Why not live in Riverdale, you say? Why not move to Manhattan upper East side? Well to be honest, I could not afford to live very many places. And so when I moved to Brooklyn, I found a modest studio apartment sandwiched between Kensington and Ditmas Park, on the edges of all sorts of amazing Jewish Communities. After a year of meeting no one, I squeezed in to an online Jewish group and got myself invited to the Catskills for a week end. Hurrah! Now I was on my way, was I not? "So you're going to the Borsht Belt?" my uncle asked on the phone. "Your grandmother used to spend summers in Tannersville I think...I have photographs of her there..." This then was it, the old jewish life, fun fun fun, a bee Gezint. Oh but the intellectual jews moved to florida or new jersey so they say, and I went to the catskills with an ultra orthodox group.

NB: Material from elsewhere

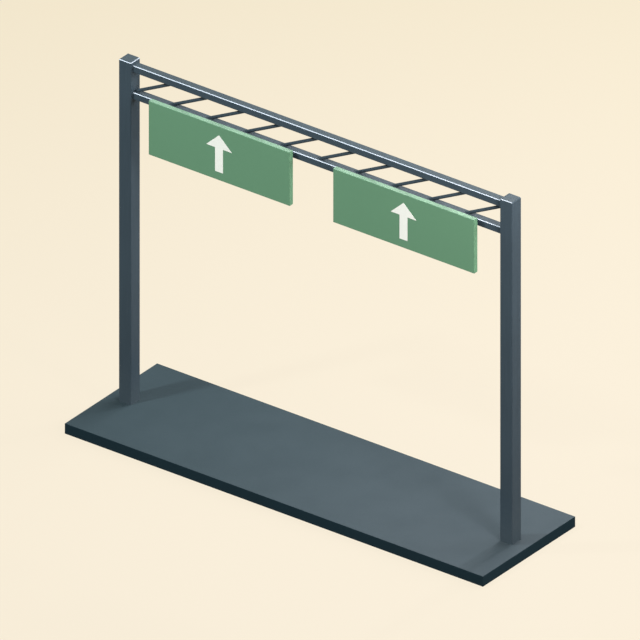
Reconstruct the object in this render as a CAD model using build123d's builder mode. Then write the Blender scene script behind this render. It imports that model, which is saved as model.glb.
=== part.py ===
from build123d import *

import os

# Overhead sign gantry: two box-section posts stand in a base slab and carry a flat
# lattice girder, and two sign boxes hang on the front of its lower chord.
# Millimetres. X runs along the span, -Y is the side that drivers see, Z is up,
# and the origin is at the middle of the slab's underside.

# ---- Driving dimensions ----

# Base slab
slab_end_margin = 262.5  # post's outer face to the slab's end
slab_width = 2615.0
slab_thickness = 200.0
slab_arris = 4.0  # chamfer round the top edge

# Posts, square boxes of plate with their corner welds dressed to a chamfer
post_spacing = 8100.0  # between the posts' centres
post_height = 6660.0  # slab's top to the top of the cap
post_size = 260.0
post_wall = 8.0
post_corner = 10.0
post_embedment = 130.0  # how far the foot stands down in the slab
cap_thickness = 15.0
cap_chamfer = 10.0

# Lattice girder, chords that are boxes of plate too and round tubular braces
chord_depth = 153.0  # across the girder
chord_height = 134.0
chord_wall = 8.0
chord_corner = 10.0
chord_pitch = 522.0  # between the chords' centres
girder_drop = 67.0  # top of the post down to the top of the upper chord
bay_count = 10
brace_diameter = 60.0
brace_wall = 4.0
brace_inset = 6.0  # how far inside the chords its centre line meets the bay's ends

# Sign boxes, folded from sheet
sign_spacing = 3920.0  # between the signs' centres
sign_width = 2996.0
sign_height = 1044.0
sign_depth = 95.0
sign_sheet = 3.0
sign_bend_radius = 5.0  # inside the folds
sign_rise = 66.0  # top of the lower chord up to the top of the sign

# Rails that carry each sign on the lower chord
rail_count = 3
rail_end_margin = 298.0  # sign's end to the nearest rail's centre
rail_width = 60.0
rail_depth = 75.0
rail_wall = 4.0
rail_corner = 3.0
rail_foot_gap = 60.0  # bottom of the sign up to the rail's lower end

# Arrow on each sign's face
arrow_width = 542.0
arrow_height = 717.0
arrow_head_height = 255.0
arrow_shaft_width = 167.0
arrow_top_gap = 166.0  # top of the sign down to the tip
arrow_thickness = 3.0

# ---- Places that follow from them ----

slab_length = post_spacing + post_size + 2 * slab_end_margin
post_foot_z = slab_thickness - post_embedment
post_top_z = slab_thickness + post_height
cap_z = post_top_z - cap_thickness

girder_length = post_spacing - post_size
upper_chord_z = post_top_z - girder_drop - chord_height / 2
lower_chord_z = upper_chord_z - chord_pitch
brace_mid_z = (upper_chord_z + lower_chord_z) / 2
girder_gap = chord_pitch - chord_height
bay_length = girder_length / bay_count

sign_top_z = lower_chord_z + chord_height / 2 + sign_rise
sign_mid_z = sign_top_z - sign_height / 2
sign_bottom_z = sign_top_z - sign_height
sign_back_y = -chord_depth / 2 - rail_depth
sign_front_y = sign_back_y - sign_depth
sign_outer_radius = sign_bend_radius + sign_sheet

rail_pitch = (sign_width - 2 * rail_end_margin) / (rail_count - 1)
rail_top_z = lower_chord_z + chord_height / 2
rail_bottom_z = sign_bottom_z + rail_foot_gap

sides = {"left": -1, "right": 1}


def write_piece(piece, name):
    """Label a finished piece and write it to its own file."""
    piece.part.label = name
    export_step(piece.part, f"parts/{name}.step")


def draw_outline(sketch, width, depth, corner):
    """Draw a rectangle with chamfered corners in an open sketch."""
    Rectangle(width, depth)
    chamfer(sketch.vertices(), corner)


def draw_box_section(sketch, width, depth, wall, corner):
    """Draw a box section's outline and bore in an open sketch."""
    draw_outline(sketch, width, depth, corner)
    Rectangle(width - 2 * wall, depth - 2 * wall, mode=Mode.SUBTRACT)


def make_base_slab():
    """One cast slab with a pocket for each post's foot."""
    with BuildPart() as slab:
        with BuildSketch(Plane.XY):
            Rectangle(slab_length, slab_width)
        extrude(amount=slab_thickness)
        top_face = slab.faces().sort_by(Axis.Z)[-1]
        chamfer(top_face.edges(), slab_arris)
        with BuildSketch(Plane.XY.offset(slab_thickness)) as pockets:
            with GridLocations(post_spacing, 0, 2, 1):
                draw_outline(pockets, post_size, post_size, post_corner)
        extrude(amount=-post_embedment, mode=Mode.SUBTRACT)
    write_piece(slab, "base_slab")


def make_post(side):
    """A hollow post, from the bottom of its pocket up to its cap."""
    with BuildPart() as post:
        with BuildSketch(Plane.XY.offset(post_foot_z)) as section:
            with Locations((sides[side] * post_spacing / 2, 0)):
                draw_box_section(section, post_size, post_size, post_wall, post_corner)
        extrude(amount=cap_z - post_foot_z)
    write_piece(post, f"{side}_post")


def make_post_cap(side):
    """A cap plate, flush with the post all round, with its top edge chamfered."""
    with BuildPart() as cap:
        with BuildSketch(Plane.XY.offset(cap_z)) as outline:
            with Locations((sides[side] * post_spacing / 2, 0)):
                draw_outline(outline, post_size, post_size, post_corner)
        extrude(amount=cap_thickness)
        chamfer(cap.faces().sort_by(Axis.Z)[-1].edges(), cap_chamfer)
    write_piece(cap, f"{side}_post_cap")


def make_chord(name, height):
    """A chord of the girder, butted between the two posts."""
    with BuildPart() as chord:
        with BuildSketch(Plane.YZ.offset(-girder_length / 2)) as section:
            with Locations((0, height)):
                draw_box_section(section, chord_depth, chord_height, chord_wall, chord_corner)
        extrude(amount=girder_length)
    write_piece(chord, name)


def make_brace(bay):
    """A round tube across one bay, mitred to the faces of the chords and posts.

    Its centre line rises from just inside the lower chord's top at the left end
    of the bay to just inside the upper chord's underside at the right end.
    """
    bay_mid_x = -girder_length / 2 + (bay + 0.5) * bay_length
    middle = (bay_mid_x, 0, brace_mid_z)
    along = Vector(bay_length, 0, girder_gap + 2 * brace_inset)
    reach = along.length / 2 + brace_diameter * bay_length / girder_gap
    with BuildPart() as brace:
        with BuildSketch(Plane(origin=middle, x_dir=(0, 1, 0), z_dir=along)):
            Circle(brace_diameter / 2)
            Circle(brace_diameter / 2 - brace_wall, mode=Mode.SUBTRACT)
        extrude(amount=reach, both=True)
        with Locations((0, 0, brace_mid_z)):
            Box(girder_length, chord_depth, girder_gap, mode=Mode.INTERSECT)
    write_piece(brace, f"brace_{bay + 1:02d}")


def make_sign_box(side):
    """A shallow box folded from sheet, closed in front and open at the back."""
    with BuildPart() as box:
        with BuildSketch(Plane.XZ.offset(-sign_back_y)):
            with Locations((sides[side] * sign_spacing / 2, sign_mid_z)):
                Rectangle(sign_width, sign_height)
        extrude(amount=sign_depth)
        fillet(box.faces().sort_by(Axis.Y)[0].edges(), sign_outer_radius)
        offset(amount=-sign_sheet, openings=box.faces().sort_by(Axis.Y)[-1])
    write_piece(box, f"{side}_sign_box")


def make_sign_back(side):
    """The cover that closes a sign box, flush inside its folded sides."""
    cover_width = sign_width - 2 * sign_sheet
    cover_height = sign_height - 2 * sign_sheet
    with BuildPart() as cover:
        with BuildSketch(Plane.XZ.offset(-sign_back_y)):
            with Locations((sides[side] * sign_spacing / 2, sign_mid_z)):
                Rectangle(cover_width, cover_height)
        extrude(amount=sign_sheet)
    write_piece(cover, f"{side}_sign_back")


def make_sign_rail(side, number):
    """An upright rail between a sign's back and the front of the lower chord."""
    rail_offset = (number - (rail_count - 1) / 2) * rail_pitch
    rail_x = sides[side] * sign_spacing / 2 + rail_offset
    rail_y = -chord_depth / 2 - rail_depth / 2
    with BuildPart() as rail:
        with BuildSketch(Plane.XY.offset(rail_bottom_z)) as section:
            with Locations((rail_x, rail_y)):
                draw_box_section(section, rail_width, rail_depth, rail_wall, rail_corner)
        extrude(amount=rail_top_z - rail_bottom_z)
    write_piece(rail, f"{side}_sign_rail_{number + 1}")


def make_arrow(side):
    """An upright arrow plate on a sign's face, centred across it."""
    tip_z = sign_top_z - arrow_top_gap
    shoulder_z = tip_z - arrow_head_height
    tail_z = tip_z - arrow_height
    half_head = arrow_width / 2
    half_shaft = arrow_shaft_width / 2
    outline = [
        (0, tip_z),
        (half_head, shoulder_z),
        (half_shaft, shoulder_z),
        (half_shaft, tail_z),
        (-half_shaft, tail_z),
        (-half_shaft, shoulder_z),
        (-half_head, shoulder_z),
    ]
    with BuildPart() as arrow:
        with BuildSketch(Plane.XZ.offset(-sign_front_y)):
            with Locations((sides[side] * sign_spacing / 2, 0)):
                Polygon(*outline, align=None)
        extrude(amount=arrow_thickness)
    write_piece(arrow, f"{side}_arrow")


os.makedirs("parts", exist_ok=True)

make_base_slab()
make_chord("upper_chord", upper_chord_z)
make_chord("lower_chord", lower_chord_z)
for bay in range(bay_count):
    make_brace(bay)
for side in sides:
    make_post(side)
    make_post_cap(side)
    make_sign_box(side)
    make_sign_back(side)
    make_arrow(side)
    for number in range(rail_count):
        make_sign_rail(side, number)
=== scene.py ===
import math

import bmesh
import bpy
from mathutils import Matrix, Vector


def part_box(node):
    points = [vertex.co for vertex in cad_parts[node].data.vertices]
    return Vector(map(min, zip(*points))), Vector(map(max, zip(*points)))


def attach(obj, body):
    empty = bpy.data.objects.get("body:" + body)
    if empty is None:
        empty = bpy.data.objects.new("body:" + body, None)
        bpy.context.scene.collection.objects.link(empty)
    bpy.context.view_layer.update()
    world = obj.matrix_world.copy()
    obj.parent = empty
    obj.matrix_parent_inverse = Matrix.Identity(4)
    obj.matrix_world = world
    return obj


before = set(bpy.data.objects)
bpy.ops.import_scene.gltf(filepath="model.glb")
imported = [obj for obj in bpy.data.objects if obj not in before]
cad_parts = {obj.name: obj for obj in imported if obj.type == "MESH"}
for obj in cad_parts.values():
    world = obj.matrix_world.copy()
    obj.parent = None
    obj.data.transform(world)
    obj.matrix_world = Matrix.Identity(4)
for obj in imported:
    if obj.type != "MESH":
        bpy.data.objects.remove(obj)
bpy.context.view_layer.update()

for name in ("Cube", "Light", "Camera"):
    if name in bpy.data.objects:
        bpy.data.objects.remove(bpy.data.objects[name])

scene = bpy.context.scene
scene.view_settings.view_transform = "Standard"

# Overhead sign gantry. Metres, in the frame's own axes: X along the span, -Y the
# side that drivers see, Z up. The CAD pieces keep their shapes and get their
# finishes here, and the welds, seals and fasteners between them are added.

SIDES = ("left", "right")
CHORDS = ("upper_chord", "lower_chord")
BRACES = sorted(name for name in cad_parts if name.startswith("brace_"))
RAILS = sorted(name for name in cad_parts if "_sign_rail_" in name)


def box(node):
    """A node's lowest and highest corners."""
    low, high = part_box(node)
    return Vector(low), Vector(high)


slab_low, slab_high = box("base_slab")


# ---- Camera ----

VIEW_DIRECTION = Vector((3.0, -4.0, 2.8)).normalized()  # from the object to the camera
VIEW_CENTRE = Vector((0.0, 0.0, 3.12))
VIEW_WIDTH = 10.88
CAMERA_DISTANCE = 40.0
CLIP_END = 1000.0  # past the floor's far edge


def make_camera():
    """A parallel view at the photograph's angle."""
    data = bpy.data.cameras.new("camera")
    data.type = "ORTHO"
    data.ortho_scale = VIEW_WIDTH
    data.clip_end = CLIP_END
    camera = bpy.data.objects.new("camera", data)
    camera.location = VIEW_CENTRE + VIEW_DIRECTION * CAMERA_DISTANCE
    camera.rotation_euler = (-VIEW_DIRECTION).to_track_quat("-Z", "Y").to_euler()
    scene.collection.objects.link(camera)
    scene.camera = camera


# ---- Shader helpers ----

NO_STRETCH = (1.0, 1.0, 1.0)
WIDE = (0.3, 0.7)  # ranges that most of a noise lies in
NARROW = (0.35, 0.65)
LEVEL = (0.8, 0.95)  # how far up a surface faces, from sloping to level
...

As I drove up route 28, I passed endless religious getaways, including Zen retreats, Baptist camps, Jehovah Witness, Christian, Yoga places, and finally came to the Jewish Condominium village set on lakes and nestled in the mountains. I realized I did not have on my modest clothing I had just purchased so I admit I threw the long black skirt on right in the parking lot, but I don't think anyone saw me. And besides I put it on over my slightly shorter skirt. I put a long black shirt over my teeshirt and added a long open front sweater over the ensemble. I was now ready to meet the group. It was 91 degrees that day and I had remembered to put on long black stockings before I left home, and frankly I was fainting by the time I crawled to the front gate and got my welcome package. The girl there looked at my sandals and I saw a flicker of horror cross her face. "Should I wear sneakers?" I said immediately. "Whatever you are comfortable with," she said, in a dubious tone. "But I don't want to offend anyone," I said, sweating profusely and looking down at my stockinged toes poking out of my sandals. The girl was speaking Hebrew to another girl and did not answer me. I pulled off my sandals and put my sneakers on and when she gave me directions to my room I rushed to it and collapsed in a modern chair by the twins beds. "Oh they don't sleep in the same bed," I said looking at the twin beds one in pink and one with a blue blanket. Well, neither did lots of couples. Anyway what was it to me? I was past the age of concern. The important thing was I was in the Catskills with a group of brilliant jews! I was going to learn Yiddish and Hebrew and study Torah and read Heschel and Abrahmson and all the other wonderful writers of the 19th and 20th centuries. I looked around the apartment, which was rather large and not at all a motel room as I thought it would be. I had a balcony overlooking a man made lake and the ducks rushed right over to me when I stepped out and began honking. If only I did not have to wear winter clothing in 90 degree heat!
For two days I wore my black clothing which was only just warm enough inside the buildings where they kept the temperature like a refridgerator. Although the grounds were beautiful I could not remain out for long before I began fainting from heat. We ate constantly, and washed our hands constantly. I could not keep up with the group. There was breakfast and then midmorning food and then early lunch and then real lunch and then midafternoon food and dinner and then real dinner with endless courses, and then evening food. And during all of this people washed their hands and prayed and then prayed and broke challah and then in the middle of eating the men would suddenly burst into song and one by one they got up and began dancing around the tables where the women sat feeding their numerous children. It took everything in me not to join in, but it is forbidden for women to sing or dance, as it shows a lack of modesty. So I clapped and I ate. I ate potato things and carrot concoctions and cholent and strange wraps filled with cheese and bread bread bread. And every so often when someone thought to include me, I drank grape juice for a prayer. But the very heart of the visit was exactly the praying. When the men gathered behind a partition and prayed it was like an extra terrestrial haunting sound... a humming as of a hive of bees, and then a calling of synchronized vocals. One night they prayed to the moon and I stood watching them in astonishment. It was like being in a movie, actually standing in the set and watching astonishing things and yet having absolutely no part to play and in truth not really being there at all, but only thinking yourself there. I had always wanted to watch the men pray and the Hasidics dance and sing and there I was among them, right there, close enough to touch their black clothing which of course one would never do. Right there and yet invisible. As a woman. As a non orthodox. Perhaps even tref. Who knows what one is labeled when one is not obeying their laws. I felt enormously grateful to have been allowed to see what I saw. And I felt enormously embarrassed for not being entirely correct, for making blunders like taking a photograph on the Sabbath, for not wearing a head scarf, for carrying my purse around.
And I was disappointed too. The books on hand were all in Hebrew and were Torah related. Only one of the group had heard of Elie Wiesell and no one knew of Sholem Aleichem or the Singer brothers. The rabbis spoke of the formost need to respect and obey authority. Even so, it was better than the blah world of living on the periphery. It was better than superficiality and indifference. And the old Borsht belt is gone, along with the grand Victorian hotels and the brilliant intellectual jews who read and discussed everything and created madly and were hilarious and who sang and who gave America the greatness of Eastern European genius.